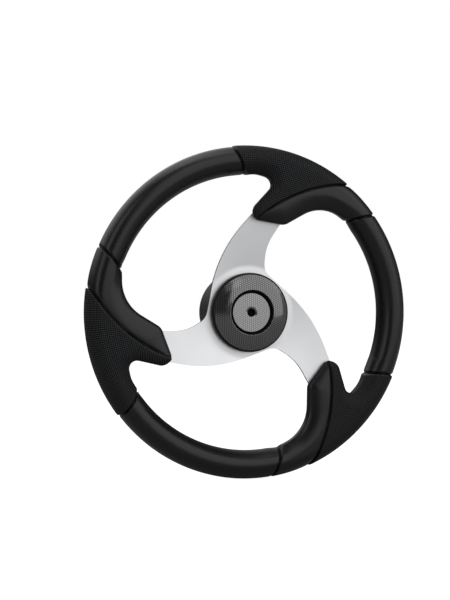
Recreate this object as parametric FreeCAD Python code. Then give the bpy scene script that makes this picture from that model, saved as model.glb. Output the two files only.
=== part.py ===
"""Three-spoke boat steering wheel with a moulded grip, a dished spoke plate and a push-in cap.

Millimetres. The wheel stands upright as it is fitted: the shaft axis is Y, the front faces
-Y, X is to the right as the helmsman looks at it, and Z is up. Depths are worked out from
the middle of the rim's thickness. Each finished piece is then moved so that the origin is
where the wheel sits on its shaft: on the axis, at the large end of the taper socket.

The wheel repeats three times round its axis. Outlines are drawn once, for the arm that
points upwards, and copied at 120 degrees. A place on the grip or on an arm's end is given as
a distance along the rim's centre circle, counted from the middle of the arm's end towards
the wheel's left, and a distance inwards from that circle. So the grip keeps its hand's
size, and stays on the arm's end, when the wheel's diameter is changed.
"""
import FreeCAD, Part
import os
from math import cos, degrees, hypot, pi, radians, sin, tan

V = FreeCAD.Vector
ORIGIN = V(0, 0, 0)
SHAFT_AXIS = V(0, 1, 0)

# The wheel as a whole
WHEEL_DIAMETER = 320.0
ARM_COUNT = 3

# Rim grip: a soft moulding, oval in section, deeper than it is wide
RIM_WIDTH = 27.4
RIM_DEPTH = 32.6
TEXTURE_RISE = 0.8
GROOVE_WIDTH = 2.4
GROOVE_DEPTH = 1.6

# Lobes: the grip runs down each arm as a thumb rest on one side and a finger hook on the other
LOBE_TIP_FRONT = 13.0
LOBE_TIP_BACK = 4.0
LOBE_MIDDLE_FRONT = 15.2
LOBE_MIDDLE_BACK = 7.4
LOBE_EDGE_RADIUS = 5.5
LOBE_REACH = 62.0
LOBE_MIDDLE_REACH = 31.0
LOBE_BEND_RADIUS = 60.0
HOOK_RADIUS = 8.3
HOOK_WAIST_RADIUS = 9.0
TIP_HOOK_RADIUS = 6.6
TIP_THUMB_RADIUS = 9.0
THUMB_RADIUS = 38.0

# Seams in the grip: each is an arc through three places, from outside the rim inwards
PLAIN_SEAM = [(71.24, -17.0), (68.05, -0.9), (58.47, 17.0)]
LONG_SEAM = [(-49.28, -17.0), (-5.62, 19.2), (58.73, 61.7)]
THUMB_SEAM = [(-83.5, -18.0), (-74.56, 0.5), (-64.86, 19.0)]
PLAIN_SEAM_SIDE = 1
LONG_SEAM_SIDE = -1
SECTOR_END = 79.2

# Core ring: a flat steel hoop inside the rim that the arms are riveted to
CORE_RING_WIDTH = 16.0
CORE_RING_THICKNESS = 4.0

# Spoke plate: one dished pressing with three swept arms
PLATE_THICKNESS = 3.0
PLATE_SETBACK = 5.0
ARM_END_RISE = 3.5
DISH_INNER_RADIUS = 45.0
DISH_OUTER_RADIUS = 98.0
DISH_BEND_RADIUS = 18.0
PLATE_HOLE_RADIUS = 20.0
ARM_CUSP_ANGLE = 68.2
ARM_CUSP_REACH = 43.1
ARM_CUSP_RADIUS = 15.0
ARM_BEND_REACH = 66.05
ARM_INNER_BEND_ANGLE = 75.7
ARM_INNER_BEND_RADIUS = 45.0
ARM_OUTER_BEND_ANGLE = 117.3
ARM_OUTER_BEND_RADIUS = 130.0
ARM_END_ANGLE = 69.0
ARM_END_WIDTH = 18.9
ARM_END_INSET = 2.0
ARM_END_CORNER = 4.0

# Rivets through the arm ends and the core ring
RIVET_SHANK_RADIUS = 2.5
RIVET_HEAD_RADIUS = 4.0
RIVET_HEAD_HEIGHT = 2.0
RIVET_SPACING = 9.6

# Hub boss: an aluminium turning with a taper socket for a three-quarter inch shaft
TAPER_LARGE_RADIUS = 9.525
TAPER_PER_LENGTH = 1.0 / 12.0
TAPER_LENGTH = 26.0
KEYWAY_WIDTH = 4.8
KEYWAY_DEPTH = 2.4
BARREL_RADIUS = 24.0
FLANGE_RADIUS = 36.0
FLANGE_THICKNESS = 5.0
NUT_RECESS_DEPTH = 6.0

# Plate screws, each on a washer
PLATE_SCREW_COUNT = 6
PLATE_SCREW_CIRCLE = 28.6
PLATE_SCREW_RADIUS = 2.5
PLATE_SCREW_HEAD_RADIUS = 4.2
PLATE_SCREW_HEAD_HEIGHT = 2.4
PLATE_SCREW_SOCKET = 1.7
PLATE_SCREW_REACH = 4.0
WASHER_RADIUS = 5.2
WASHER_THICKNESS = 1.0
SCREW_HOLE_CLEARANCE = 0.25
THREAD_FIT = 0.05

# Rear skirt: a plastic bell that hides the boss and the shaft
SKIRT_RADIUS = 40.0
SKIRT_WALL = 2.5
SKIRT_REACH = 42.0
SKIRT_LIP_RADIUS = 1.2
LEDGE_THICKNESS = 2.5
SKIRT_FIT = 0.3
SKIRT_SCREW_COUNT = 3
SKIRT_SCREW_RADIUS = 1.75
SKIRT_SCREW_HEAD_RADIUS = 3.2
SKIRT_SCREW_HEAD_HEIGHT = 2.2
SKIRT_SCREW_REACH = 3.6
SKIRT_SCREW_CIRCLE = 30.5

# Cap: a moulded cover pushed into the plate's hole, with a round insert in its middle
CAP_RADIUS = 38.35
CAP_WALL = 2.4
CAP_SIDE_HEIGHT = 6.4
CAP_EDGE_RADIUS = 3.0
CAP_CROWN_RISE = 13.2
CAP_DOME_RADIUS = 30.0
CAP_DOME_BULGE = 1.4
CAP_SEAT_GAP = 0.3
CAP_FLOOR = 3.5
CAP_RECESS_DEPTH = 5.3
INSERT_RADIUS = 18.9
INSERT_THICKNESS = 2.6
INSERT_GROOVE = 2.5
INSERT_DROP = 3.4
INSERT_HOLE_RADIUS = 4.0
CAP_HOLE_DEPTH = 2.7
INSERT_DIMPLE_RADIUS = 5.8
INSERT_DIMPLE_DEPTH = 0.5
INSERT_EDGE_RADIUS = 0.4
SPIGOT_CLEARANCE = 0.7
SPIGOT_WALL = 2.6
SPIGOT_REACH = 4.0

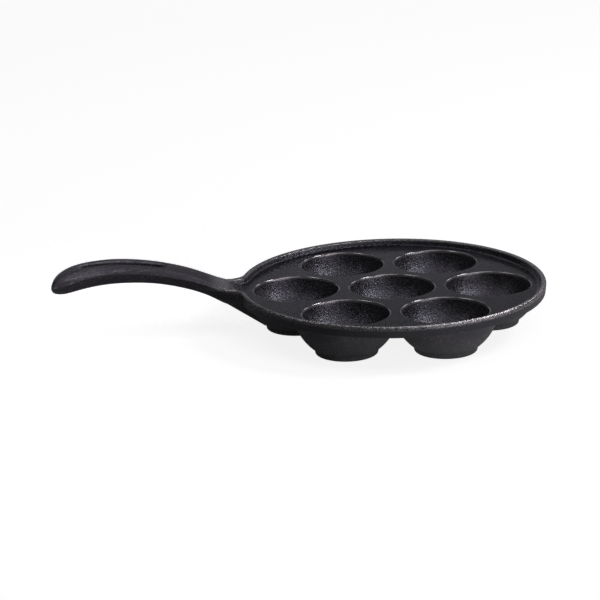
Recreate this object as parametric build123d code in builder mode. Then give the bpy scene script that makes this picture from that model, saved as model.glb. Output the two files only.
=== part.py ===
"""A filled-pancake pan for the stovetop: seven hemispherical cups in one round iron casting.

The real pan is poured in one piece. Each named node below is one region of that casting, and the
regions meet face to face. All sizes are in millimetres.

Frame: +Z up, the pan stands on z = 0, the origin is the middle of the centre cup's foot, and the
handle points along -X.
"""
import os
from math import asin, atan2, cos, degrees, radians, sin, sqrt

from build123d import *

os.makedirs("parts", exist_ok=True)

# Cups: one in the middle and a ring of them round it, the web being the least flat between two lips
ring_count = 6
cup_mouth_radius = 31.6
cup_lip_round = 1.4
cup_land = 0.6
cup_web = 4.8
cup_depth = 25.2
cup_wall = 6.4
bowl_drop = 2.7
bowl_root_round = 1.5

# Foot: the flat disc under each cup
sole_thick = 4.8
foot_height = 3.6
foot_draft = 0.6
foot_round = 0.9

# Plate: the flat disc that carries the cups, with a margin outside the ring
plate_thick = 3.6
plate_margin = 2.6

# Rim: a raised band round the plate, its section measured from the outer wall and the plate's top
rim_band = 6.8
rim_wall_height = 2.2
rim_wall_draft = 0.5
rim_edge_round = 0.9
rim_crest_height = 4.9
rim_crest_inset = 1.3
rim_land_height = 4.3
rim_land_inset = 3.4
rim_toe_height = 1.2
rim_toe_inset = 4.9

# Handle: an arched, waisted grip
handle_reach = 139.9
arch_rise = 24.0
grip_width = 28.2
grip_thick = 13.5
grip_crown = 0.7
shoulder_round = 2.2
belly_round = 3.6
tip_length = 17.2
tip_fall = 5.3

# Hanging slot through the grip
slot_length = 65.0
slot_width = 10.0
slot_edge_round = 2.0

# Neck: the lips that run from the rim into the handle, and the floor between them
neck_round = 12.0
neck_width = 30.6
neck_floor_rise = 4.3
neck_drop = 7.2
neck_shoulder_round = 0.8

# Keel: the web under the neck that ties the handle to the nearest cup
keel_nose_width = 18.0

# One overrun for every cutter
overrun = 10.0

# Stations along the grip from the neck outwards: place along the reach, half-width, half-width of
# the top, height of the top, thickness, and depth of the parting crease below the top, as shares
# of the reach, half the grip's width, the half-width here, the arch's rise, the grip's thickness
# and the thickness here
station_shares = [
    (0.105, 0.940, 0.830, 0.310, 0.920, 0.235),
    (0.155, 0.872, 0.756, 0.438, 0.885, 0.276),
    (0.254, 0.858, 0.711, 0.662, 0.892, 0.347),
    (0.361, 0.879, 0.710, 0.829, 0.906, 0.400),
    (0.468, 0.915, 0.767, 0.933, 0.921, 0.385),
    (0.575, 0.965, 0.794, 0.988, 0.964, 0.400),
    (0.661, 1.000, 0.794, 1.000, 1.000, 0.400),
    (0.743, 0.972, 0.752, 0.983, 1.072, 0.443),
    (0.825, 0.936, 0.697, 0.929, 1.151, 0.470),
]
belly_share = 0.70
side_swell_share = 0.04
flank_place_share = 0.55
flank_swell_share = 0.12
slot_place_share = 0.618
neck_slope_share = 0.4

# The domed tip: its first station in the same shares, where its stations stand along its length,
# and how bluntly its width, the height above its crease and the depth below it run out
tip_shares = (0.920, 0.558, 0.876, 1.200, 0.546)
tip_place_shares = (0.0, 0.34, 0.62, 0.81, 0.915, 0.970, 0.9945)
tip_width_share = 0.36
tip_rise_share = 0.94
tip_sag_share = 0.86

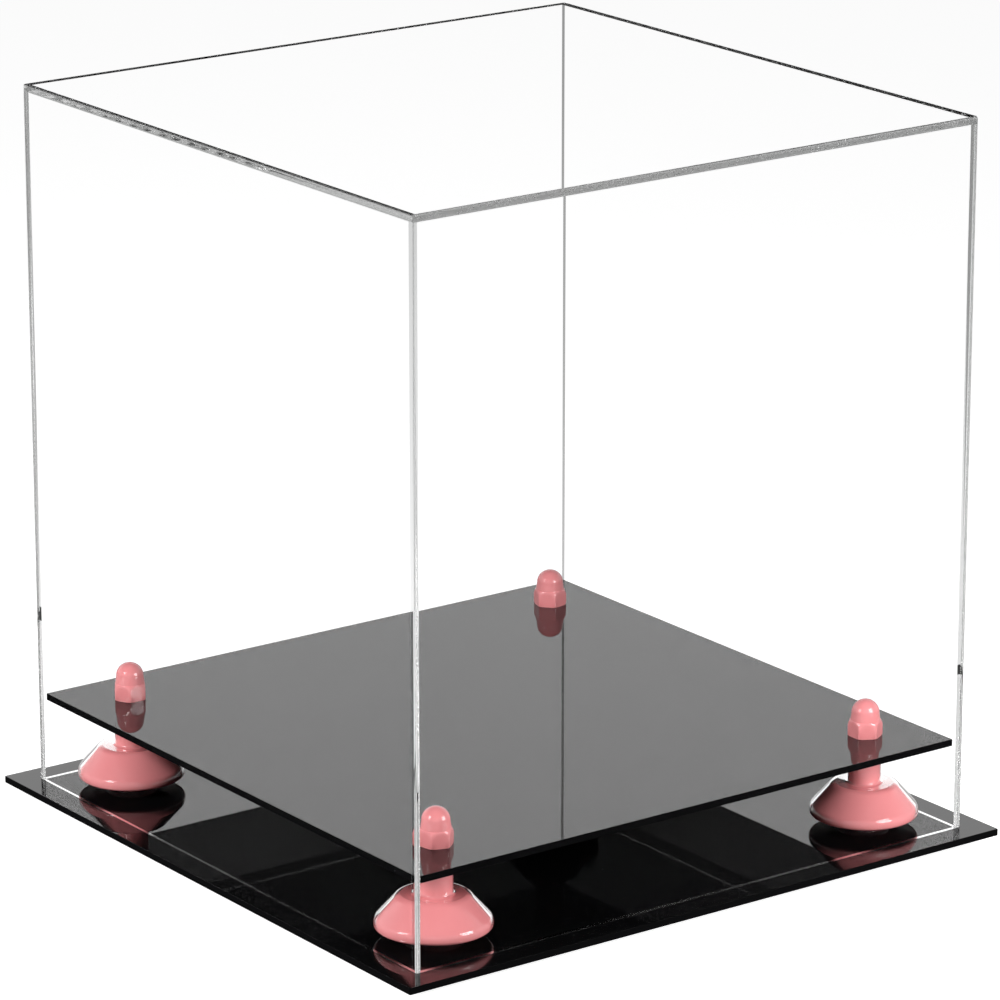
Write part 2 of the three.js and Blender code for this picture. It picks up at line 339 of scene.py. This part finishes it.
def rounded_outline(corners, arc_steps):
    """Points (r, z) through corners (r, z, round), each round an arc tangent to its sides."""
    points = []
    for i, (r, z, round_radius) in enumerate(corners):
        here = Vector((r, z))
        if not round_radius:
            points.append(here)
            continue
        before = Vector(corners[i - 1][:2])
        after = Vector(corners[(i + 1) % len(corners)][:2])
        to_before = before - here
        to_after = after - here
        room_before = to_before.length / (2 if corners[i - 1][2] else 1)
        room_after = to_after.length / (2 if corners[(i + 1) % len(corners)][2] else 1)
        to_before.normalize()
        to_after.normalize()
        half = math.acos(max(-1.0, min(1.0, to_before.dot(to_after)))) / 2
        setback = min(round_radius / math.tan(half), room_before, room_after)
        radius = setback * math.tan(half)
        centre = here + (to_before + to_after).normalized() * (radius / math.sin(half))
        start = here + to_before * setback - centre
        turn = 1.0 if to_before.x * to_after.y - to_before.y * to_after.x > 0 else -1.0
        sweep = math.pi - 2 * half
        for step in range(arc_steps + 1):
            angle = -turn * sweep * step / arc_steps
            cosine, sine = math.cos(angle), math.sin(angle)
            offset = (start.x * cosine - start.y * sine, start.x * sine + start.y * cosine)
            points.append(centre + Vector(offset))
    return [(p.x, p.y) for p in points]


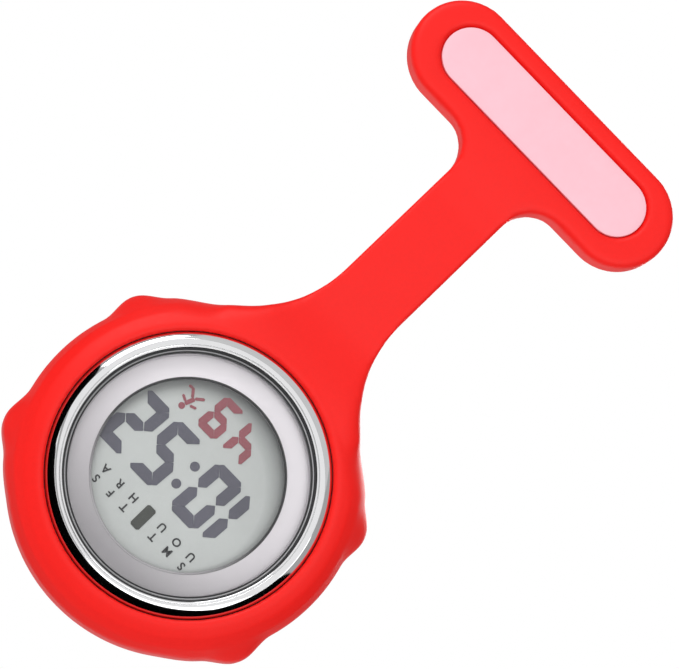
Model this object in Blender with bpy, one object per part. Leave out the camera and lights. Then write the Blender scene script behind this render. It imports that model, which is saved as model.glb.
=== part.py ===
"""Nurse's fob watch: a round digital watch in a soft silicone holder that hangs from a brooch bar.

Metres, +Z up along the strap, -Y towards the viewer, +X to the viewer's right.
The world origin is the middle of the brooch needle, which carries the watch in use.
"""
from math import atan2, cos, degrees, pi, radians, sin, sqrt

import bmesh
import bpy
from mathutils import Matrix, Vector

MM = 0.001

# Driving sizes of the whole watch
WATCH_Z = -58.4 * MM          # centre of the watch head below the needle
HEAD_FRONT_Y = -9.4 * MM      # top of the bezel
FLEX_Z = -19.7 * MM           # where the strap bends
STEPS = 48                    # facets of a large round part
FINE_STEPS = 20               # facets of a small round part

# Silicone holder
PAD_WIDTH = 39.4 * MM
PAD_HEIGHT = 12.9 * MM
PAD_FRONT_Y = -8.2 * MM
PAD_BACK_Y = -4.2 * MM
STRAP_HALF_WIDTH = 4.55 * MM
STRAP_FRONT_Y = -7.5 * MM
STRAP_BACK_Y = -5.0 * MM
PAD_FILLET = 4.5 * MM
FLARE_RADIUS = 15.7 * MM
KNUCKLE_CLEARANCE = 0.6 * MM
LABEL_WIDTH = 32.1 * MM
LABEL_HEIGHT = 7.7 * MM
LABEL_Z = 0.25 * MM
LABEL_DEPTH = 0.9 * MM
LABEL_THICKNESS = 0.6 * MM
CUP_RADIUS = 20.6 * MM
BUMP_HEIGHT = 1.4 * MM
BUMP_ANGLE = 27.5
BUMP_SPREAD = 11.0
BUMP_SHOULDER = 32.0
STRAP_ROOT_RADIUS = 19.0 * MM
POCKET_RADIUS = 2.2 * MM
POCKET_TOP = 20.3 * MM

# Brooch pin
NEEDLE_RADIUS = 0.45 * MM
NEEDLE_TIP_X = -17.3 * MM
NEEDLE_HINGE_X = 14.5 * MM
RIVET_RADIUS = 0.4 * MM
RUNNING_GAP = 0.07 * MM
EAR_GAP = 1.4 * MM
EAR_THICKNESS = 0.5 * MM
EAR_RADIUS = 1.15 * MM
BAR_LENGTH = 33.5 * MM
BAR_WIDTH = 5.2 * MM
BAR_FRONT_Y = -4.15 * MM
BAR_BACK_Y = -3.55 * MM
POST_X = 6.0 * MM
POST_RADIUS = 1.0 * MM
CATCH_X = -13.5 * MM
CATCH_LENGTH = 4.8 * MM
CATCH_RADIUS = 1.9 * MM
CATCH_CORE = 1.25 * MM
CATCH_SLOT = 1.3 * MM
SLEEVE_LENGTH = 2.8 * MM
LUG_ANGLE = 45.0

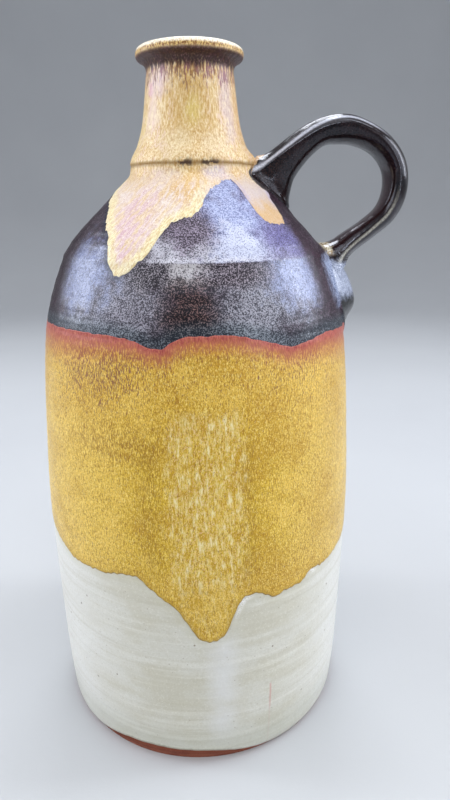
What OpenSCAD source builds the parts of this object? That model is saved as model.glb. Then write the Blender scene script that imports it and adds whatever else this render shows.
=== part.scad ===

**Your task:** Transcribe the lines beginning at the one that contains "Recreate this object as parametric build123d" and ending at the one that contains "regions meet face", with nothing added or left out.

**Task output:**
Recreate this object as parametric build123d code in builder mode. Then give the bpy scene script that makes this picture from that model, saved as model.glb. Output the two files only.
=== part.py ===
"""A filled-pancake pan for the stovetop: seven hemispherical cups in one round iron casting.

The real pan is poured in one piece. Each named node below is one region of that casting, and the
regions meet face to face. All sizes are in millimetres.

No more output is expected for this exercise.